How EDAM handles congestion rent
The Extended Day-Ahead Market (EDAM), proposed by the California ISO (CAISO), builds on the existing Western Energy Imbalance Market (WEIM) framework. EDAM’s congestion rent mechanism is designed to allocate revenues in a way that supports market efficiency and equitable distribution among participants.
Congestion revenue allocation: In EDAM, congestion revenue is collected when transmission constraints or intertie scheduling limits bind, causing variations in the locational marginal price (LMP) across the transmission system. The revenue is allocated to the EDAM entity on whose transmission system the constraint materialized, ensuring that the entity responsible for resolving the constraint receives the associated revenue.
Transfer revenue allocation: EDAM also includes provisions for transfer revenue allocation. When energy, imbalance reserve, or reliability capacity is transferred between balancing authority areas (BAAs) within the EDAM area, the associated transfer revenue is shared between the BAAs. The default allocation is a 50:50 split, except for specific cases where transmission customers are allocated a full share of transfer revenue associated with their transmission rights.
Impact on transmission costs: By allocating congestion and transfer revenues to the entities responsible for managing constraints, EDAM promotes efficient grid operation and cost recovery. This approach helps balance financial risks and rewards for market participants, encouraging proactive management of transmission constraints.
Key differences and their implications
While both Markets+ and EDAM aim to manage congestion rent effectively, their approaches have distinct implications for transmission costs, market efficiency, and financial risk.
Markets+: The focus on OATT transmission service reservations and revenue neutrality in Markets+ provides a stable and predictable framework for transmission cost management.
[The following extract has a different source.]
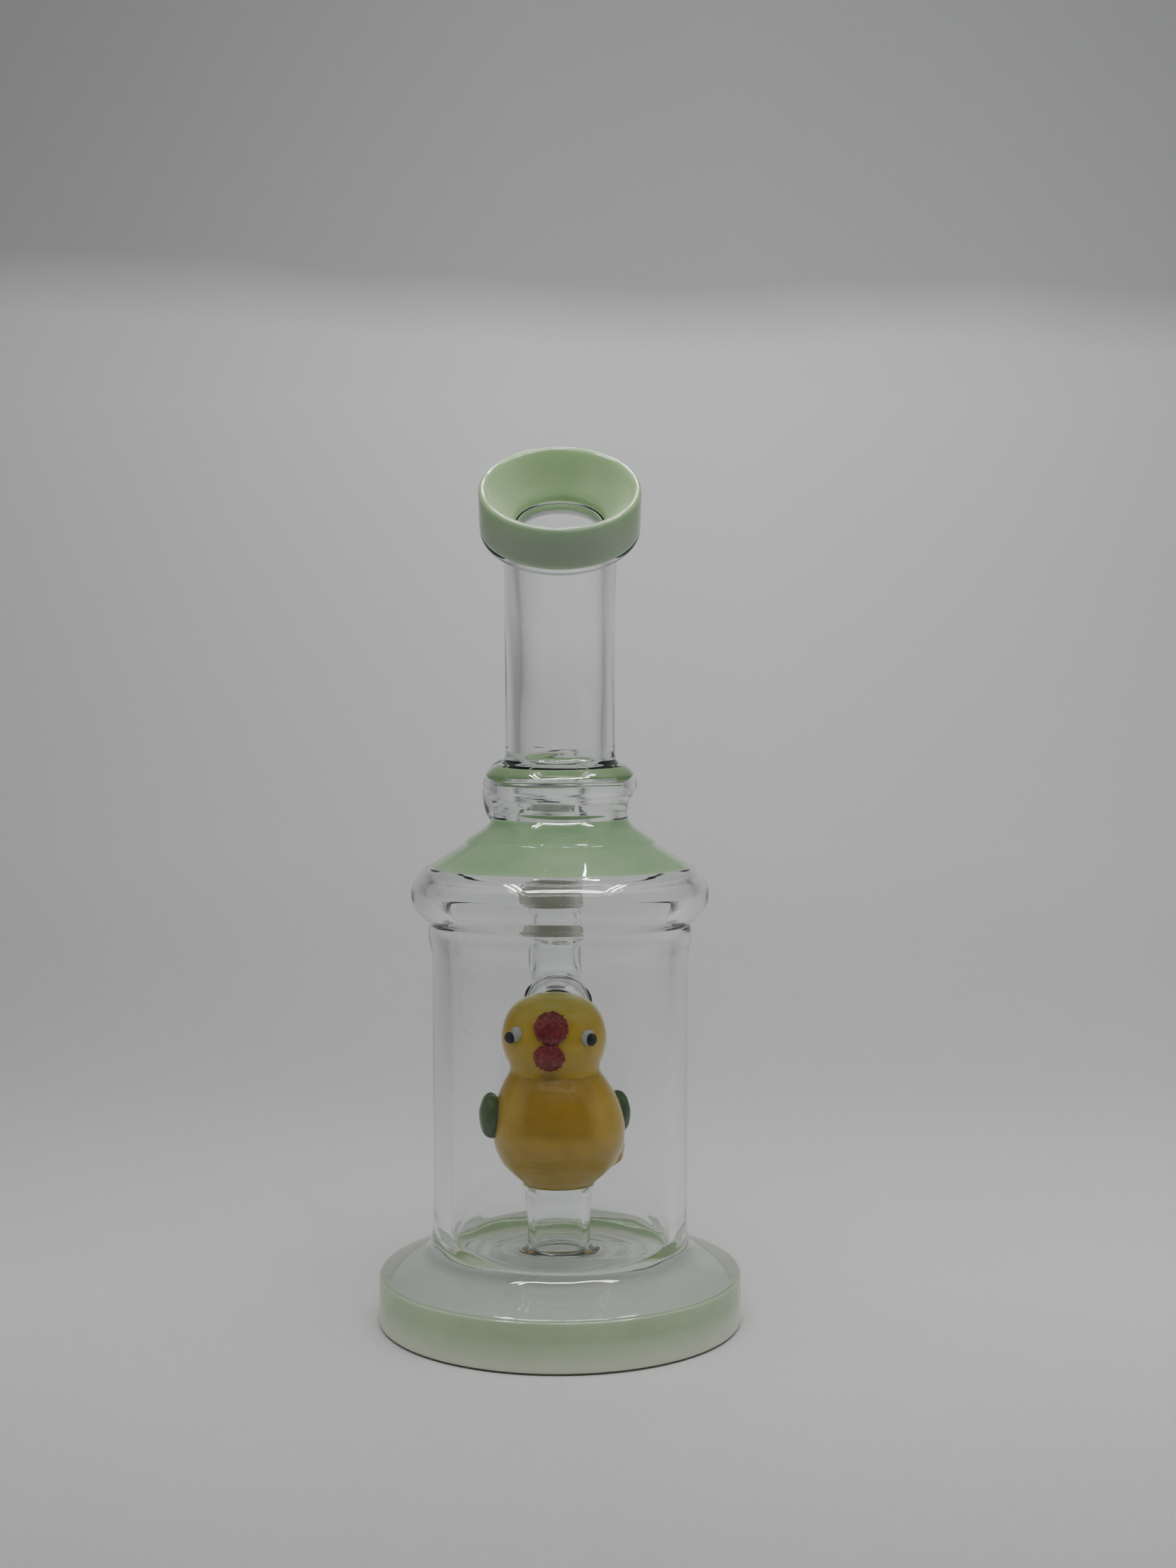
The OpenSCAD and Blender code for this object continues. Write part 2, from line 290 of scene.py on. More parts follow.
def clear_glass(name, tint=(0.985, 0.993, 0.987), pass_tint=(0.95, 0.965, 0.955), wave=0.00005, wave_scale=70.0,
                smudge=0.03, fine=0.0, stretch_by=(1, 1, 1), ior=1.47, low=None):
    m, nt = new_mat(name)
    vec = stretch(nt, obj_coord(nt), stretch_by)
    p = node(nt, "ShaderNodeBsdfPrincipled")
    p.inputs["Base Color"].default_value = (*tint, 1)
    p.inputs["Transmission Weight"].default_value = 1.0
    p.inputs["IOR"].default_value = ior
    smear = map_range(nt, noise_tex(nt, vec, 38, 4, 0.6), 0.6, 0.8, 0.0, smudge)
    nt.links.new(smear, p.inputs["Roughness"])
    height = noise_tex(nt, vec, wave_scale, 1.5, 0.4, 0.3)
    if low:  # the foot: thicker, greener and less even than the wall above it; the much greener tint towards the rim is painted, standing in for the green band seen through the dome
        sep = node(nt, "ShaderNodeSeparateXYZ")
        nt.links.new(obj_coord(nt), sep.inputs[0])
        up = map_range(nt, sep.outputs["Z"], 0.0165, 0.021, 0.0, 1.0)
        flat_r = math_node(nt, "SQRT", math_node(nt, "ADD", math_node(nt, "MULTIPLY", sep.outputs["X"], sep.outputs["X"]),
                                                 math_node(nt, "MULTIPLY", sep.outputs["Y"], sep.outputs["Y"])))
        # painted tint: greener glass beyond about 34.5 mm radius stands in for the green band seen through the dome
        edge = mix_col(nt, map_range(nt, flat_r, 0.0345, 0.042, 0.0, 1.0), low[0], low[2])
        nt.links.new(mix_col(nt, up, edge, tint), p.inputs["Base Color"])
        pass_tint = mix_col(nt, up, low[1], pass_tint)
        height = math_node(nt, "MULTIPLY", height, map_range(nt, sep.outputs["Z"], 0.0165, 0.024, 1.0, 0.30))
    nrm = bump(nt, height, 1.0, wave)
    if fine:
        nrm = bump(nt, noise_tex(nt, vec, wave_scale * 5, 2, 0.5, 0.6), 1.0, fine, nrm)
    nt.links.new(nrm, p.inputs["Normal"])
    out(nt, let_light_in(nt, p.outputs[0], pass_tint))
    return m


def milky_glass(name, a, b, sss=0.55, rough=0.022, streak=(1, 1, 1), scale=55.0, creamy=None, satin=None):
    m, nt = new_mat(name)
    vec = stretch(nt, obj_coord(nt), streak)
    p = node(nt, "ShaderNodeBsdfPrincipled")
    cloud = map_range(nt, noise_tex(nt, vec, scale, 3, 0.55, 0.8), 0.35, 0.68, 0.0, 1.0)
    col = mix_col(nt, cloud, a, b)
    if creamy:  # paler towards the lower edge; on the foot band this pale edge is partly a painted highlight for the bright line along the bottom rim
        sep = node(nt, "ShaderNodeSeparateXYZ")
        nt.links.new(obj_coord(nt), sep.inputs[0])
        col = mix_col(nt, map_range(nt, sep.outputs["Z"], creamy[3], creamy[4], 0.8, 0.0), col, creamy[:3])
    seeds = map_range(nt, noise_tex(nt, obj_coord(nt), 900, 1, 0.5), 0.70, 0.78, 0.0, 0.35)
    col = mix_col(nt, seeds, col, tuple(min(1.0, c * 1.25) for c in b))
    nt.links.new(col, p.inputs["Base Color"])
    p.inputs["Subsurface Weight"].default_value = sss
    p.inputs["Subsurface Radius"].default_value = (1.0, 1.25, 0.9)
    p.inputs["Subsurface Scale"].default_value = 0.0035
    p.inputs["IOR"].default_value = 1.47
    uneven = map_range(nt, noise_tex(nt, vec, 45, 3, 0.6), 0.4, 0.8, rough * 0.6, rough * 2.2)
    if satin:  # duller inside a radius about a leaning axis
        centre, axis, r0, r1, level = satin
        off = node(nt, "ShaderNodeVectorMath", operation="SUBTRACT")
        nt.links.new(obj_coord(nt), off.inputs[0])
        off.inputs[1].default_value = centre
        turn = node(nt, "ShaderNodeVectorMath", operation="CROSS_PRODUCT")
        nt.links.new(off.outputs[0], turn.inputs[0])
        turn.inputs[1].default_value = axis
        size = node(nt, "ShaderNodeVectorMath", operation="LENGTH")
        nt.links.new(turn.outputs[0], size.inputs[0])
        uneven = math_node(nt, "ADD", uneven, map_range(nt, size.outputs["Value"], r0, r1, level, 0.0))
    nt.links.new(uneven, p.inputs["Roughness"])
    nt.links.new(bump(nt, noise_tex(nt, vec, 60, 2, 0.5, 0.4), 1.0, 0.00006), p.inputs["Normal"])
    out(nt, p.outputs[0])
    return m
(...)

This approach encourages long-term investment in transmission infrastructure and reduces financial risks for participants by ensuring that congestion rents are allocated based on prevailing flows.
EDAM: EDAM’s allocation of congestion and transfer revenues to the entities responsible for managing constraints promotes efficient grid operation and equitable cost recovery. By sharing transfer revenues between BAAs, EDAM encourages collaboration and proactive management of transmission constraints, balancing financial risks and rewards for participants.
Navigating congestion rent mechanisms
Understanding the congestion rent mechanisms in Markets+ and EDAM is essential for market participants aiming to navigate the complexities of the energy industry. While Markets+ focuses on revenue neutrality and long-term transmission service, EDAM emphasizes efficient grid operation and equitable revenue allocation. By comprehending these mechanisms, participants can make informed decisions that enhance market efficiency and manage financial risks effectively.
In summary, both Markets+ and EDAM offer unique approaches to handling congestion rent, each with its own set of benefits and challenges. By understanding these mechanisms, market participants can better navigate the complexities of the energy industry and contribute to a more efficient and reliable electricity market.